Eyewitnesses told the Center for Security Policy that ODNI Clapper squeezed out the denial and deception graduate-level program for professional intelligence officers and analysts. As reported in the American Greatness article:

At roughly the same time, the National Intelligence University, under Clapper’s ultimate authority, inexplicably zeroed out its popular and well-attended denial and deception studies program. That action prevented officers, agents, and analysts from the entire U.S. intelligence community from even learning about our adversaries’ tradecraft against us.

So if Russian “disinformation” and “subversion” were really behind the 2016 Trump campaign, why did the Obama Administration quietly shut down the intelligence community’s analytical and training capabilities to counter such things?

Nobody has answered that question.

By 2020 it was definitely gone

The FDDC – and the the entire intelligence discipline of studying and countering denial and deception – was history by 2020.

James B. Bruce, a career intelligence officer who had the denial and deception portfolio for much of his career, including as FDDC executive secretary, wrote an article published in 2020 about the rollercoaster-like trajectory of the discipline.
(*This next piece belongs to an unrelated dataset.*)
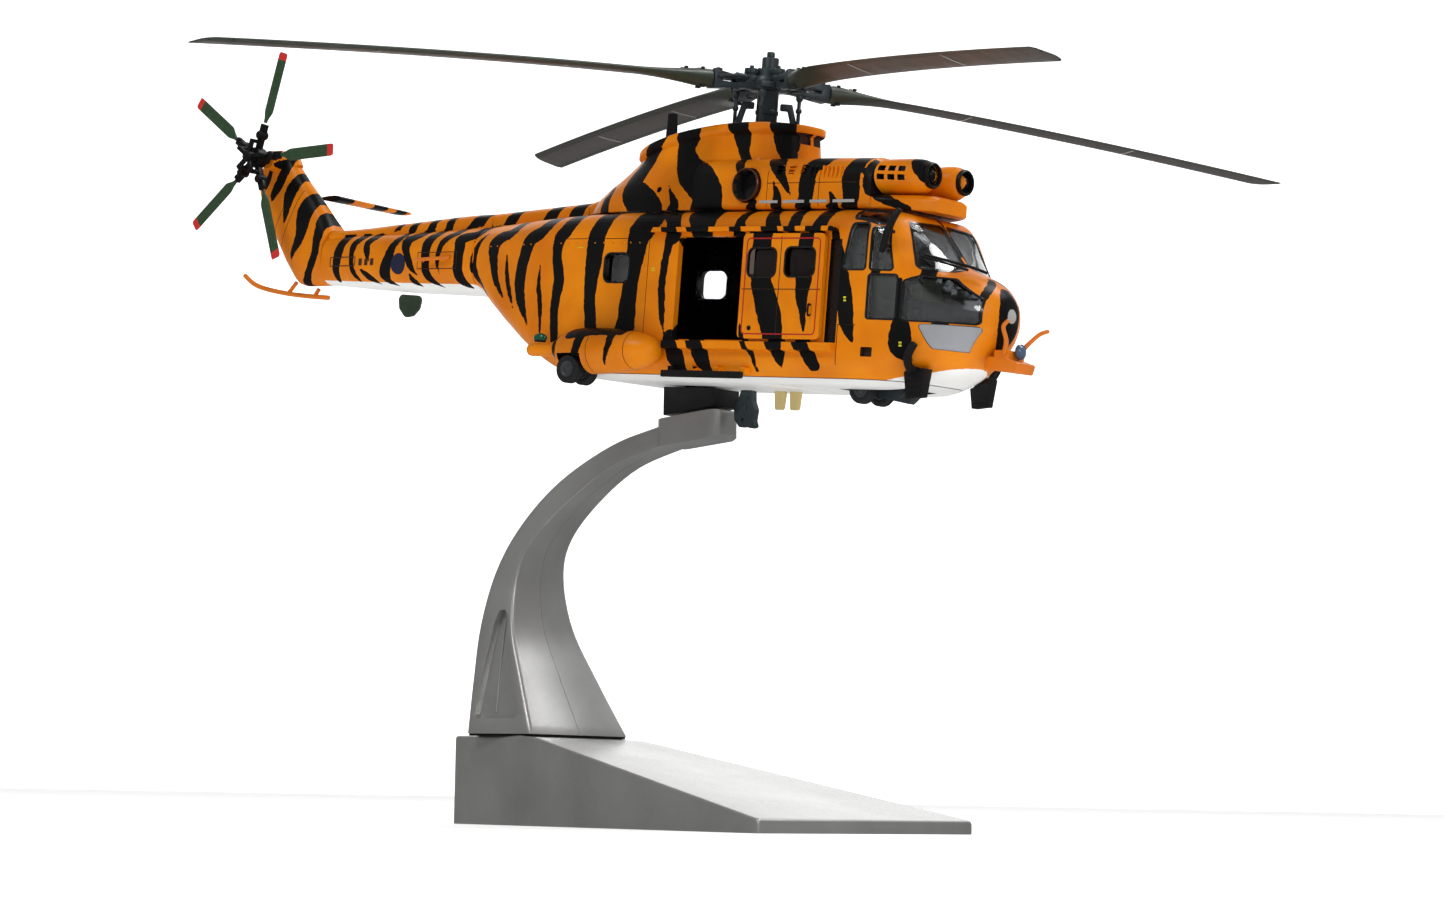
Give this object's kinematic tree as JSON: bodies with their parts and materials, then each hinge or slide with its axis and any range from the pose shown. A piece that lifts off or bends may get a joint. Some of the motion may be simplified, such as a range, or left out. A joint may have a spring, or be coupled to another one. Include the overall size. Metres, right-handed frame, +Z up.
{
  "type": "helicopter scale model",
  "caption": "Display model of a twin-engine transport helicopter in tiger stripes, with turning rotors and sliding cabin doors, on a curved silver stand.",
  "frame": {"origin": "middle of the stand base's underside", "axes": "+X towards the helicopter's nose and the stand's thin front edge, +Y to the helicopter's port side, +Z up; the helicopter noses down 4.2 degrees about Y"},
  "size_m": [0.2322, 0.1868, 0.1482],
  "materials": {
    "orange_paint": "gloss tiger-striped enamel",
    "white_paint": "gloss",
    "orange_plastic": "gloss tiger-striped enamel",
    "silver_paint": "metallic satin",
    "black_plastic": "satin",
    "blade_green": "satin",
    "rotor_grey": "satin",
    "cream_plastic": "satin",
    "tyre_black": "matte",
    "clear_pane": "clear",
    "bronze_paint": "satin metallic",
    "lens_green": "gloss",
    "lens_red": "gloss",
    "crew_olive": "matte",
    "lamp_blue": "gloss"
  },
  "bodies": {
    "stand": {"stand_base": "silver_paint", "stand_arm": "silver_paint", "stand_pad": "black_plastic"},
    "airframe": {"fuselage_shell": "orange_paint", "tail_boom": "orange_paint", "tail_pylon": "orange_paint", "stabilizer": "orange_paint", "tail_skid": "orange_paint", "engine_cowling": "orange_plastic", "nacelle_starboard": "orange_plastic", "nacelle_port": "orange_plastic", "sponson_starboard": "orange_plastic", "sponson_port": "orange_plastic", "nose_probes": "orange_plastic", "belly_pan": "white_paint", "cabin_tub": "black_plastic", "intake_ring_starboard": "black_plastic", "intake_ring_port": "black_plastic", "step_bar_starboard": "black_plastic", "step_bar_port": "black_plastic", "boarding_step_starboard": "black_plastic", "boarding_step_port": "black_plastic", "cockpit_duct": "black_plastic", "wiper": "black_plastic", "cowl_aerial": "black_plastic", "cockpit_glazing": "clear_pane", "aft_window_starboard": "clear_pane", "aft_window_port": "clear_pane", "exhaust_starboard": "bronze_paint", "exhaust_port": "bronze_paint", "nav_light_starboard": "lens_green", "nav_light_port": "lens_red", "crew_starboard": "crew_olive", "crew_port": "crew_olive", "nose_lamp": "lamp_blue", "nose_strut": "rotor_grey", "cargo_hook": "rotor_grey", "boom_aerial": "blade_green", "belly_aerial_rear": "cream_plastic", "belly_aerial_front": "cream_plastic"},
    "main_rotor": {"rotor_hub": "rotor_grey", "rotor_blade_1": "blade_green", "rotor_blade_2": "blade_green", "rotor_blade_3": "blade_green", "rotor_blade_4": "blade_green", "swashplate": "rotor_grey"},
    "tail_rotor": {"tail_hub": "black_plastic", "tail_blade_1": "blade_green", "tail_blade_2": "blade_green", "tail_blade_3": "blade_green", "tail_blade_4": "blade_green", "tail_blade_5": "blade_green"},
    "starboard_door": {"door_starboard": "orange_plastic", "door_panes_starboard": "clear_pane"},
    "port_door": {"door_port": "orange_plastic", "door_panes_port": "clear_pane"},
    "nose_wheel_pair": {"nose_wheels": "tyre_black"},
    "starboard_wheel_pair": {"main_wheels_starboard": "tyre_black"},
    "port_wheel_pair": {"main_wheels_port": "tyre_black"}
  },
  "joints": [
    {"name": "lift_off_stand", "type": "slide", "parent": "stand", "child": "airframe", "axis": [0, 0, 1], "range_m": [0, 0.03]},
    {"name": "main_rotor_spin", "type": "hinge", "parent": "airframe", "child": "main_rotor", "pos_m": [0.01958, 0, 0.13043], "axis": [0.0732, 0, 0.9973], "continuous": true},
    {"name": "tail_rotor_spin", "type": "hinge", "parent": "airframe", "child": "tail_rotor", "pos_m": [-0.10243, -0.0075, 0.12796], "axis": [0, 1, 0], "continuous": true},
    {"name": "starboard_door_slide", "type": "slide", "parent": "airframe", "child": "starboard_door", "axis": [0.9973, 0, -0.0732], "range_m": [-0.0155, 0]},
    {"name": "port_door_slide", "type": "slide", "parent": "airframe", "child": "port_door", "axis": [0.9973, 0, -0.0732], "range_m": [-0.0155, 0]},
    {"name": "nose_wheel_spin", "type": "hinge", "parent": "airframe", "child": "nose_wheel_pair", "pos_m": [0.04361, 0, 0.07532], "axis": [0, 1, 0], "continuous": true},
    {"name": "starboard_wheel_spin", "type": "hinge", "parent": "airframe", "child": "starboard_wheel_pair", "pos_m": [-0.00948, -0.0164, 0.08022], "axis": [0, 1, 0], "continuous": true},
    {"name": "port_wheel_spin", "type": "hinge", "parent": "airframe", "child": "port_wheel_pair", "pos_m": [-0.00948, 0.0164, 0.08022], "axis": [0, 1, 0], "continuous": true}
  ]
}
The article, rich in facts, traces the history of denial and deception as a US intelligence discipline, and notes that the only CIA directors who had championed it were William Casey under President Reagan and James Woolsey under President Clinton.

Bruce wrote that the National Intelligence University’s five-course accredited certificate program in Denial and Deception, founded in 2002, was gone by 2015.
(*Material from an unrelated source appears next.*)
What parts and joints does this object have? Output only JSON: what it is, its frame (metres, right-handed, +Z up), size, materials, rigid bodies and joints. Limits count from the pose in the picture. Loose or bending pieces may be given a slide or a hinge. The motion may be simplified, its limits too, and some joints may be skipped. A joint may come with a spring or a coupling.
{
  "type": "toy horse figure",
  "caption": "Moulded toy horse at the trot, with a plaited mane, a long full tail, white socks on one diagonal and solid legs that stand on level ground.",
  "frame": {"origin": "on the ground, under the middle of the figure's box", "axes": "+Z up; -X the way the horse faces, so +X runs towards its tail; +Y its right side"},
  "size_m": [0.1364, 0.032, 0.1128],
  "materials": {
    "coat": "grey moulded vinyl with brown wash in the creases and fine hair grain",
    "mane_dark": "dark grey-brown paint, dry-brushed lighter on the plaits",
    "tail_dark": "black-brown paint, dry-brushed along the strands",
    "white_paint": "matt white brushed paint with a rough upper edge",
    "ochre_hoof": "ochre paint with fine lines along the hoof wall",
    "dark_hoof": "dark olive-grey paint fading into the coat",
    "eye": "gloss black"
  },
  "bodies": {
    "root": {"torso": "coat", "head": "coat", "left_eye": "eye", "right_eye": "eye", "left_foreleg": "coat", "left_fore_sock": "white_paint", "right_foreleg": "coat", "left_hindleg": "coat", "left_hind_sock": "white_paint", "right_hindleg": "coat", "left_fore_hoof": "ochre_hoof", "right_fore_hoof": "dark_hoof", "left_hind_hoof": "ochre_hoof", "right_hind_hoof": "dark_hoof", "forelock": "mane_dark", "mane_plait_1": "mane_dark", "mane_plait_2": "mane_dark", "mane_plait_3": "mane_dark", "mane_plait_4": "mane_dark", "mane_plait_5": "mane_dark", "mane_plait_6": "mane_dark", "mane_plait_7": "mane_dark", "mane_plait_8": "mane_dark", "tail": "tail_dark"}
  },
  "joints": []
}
This was, then, a deliberate effort by the leadership of the Obama intelligence community to prevent career intelligence officers from mastering how foreign adversaries – mainly Russia, China, North Korea, and Iran – waged denial and deception, and from studying how to detect and counter it.

The program had attracted intelligence officers from across the civilian US intelligence community, FBI, and military commands, and included personnel from the Five Eyes allies Australia, Canada, New Zealand, and the United Kingdom.

Now it’s gone, and nobody can explain why.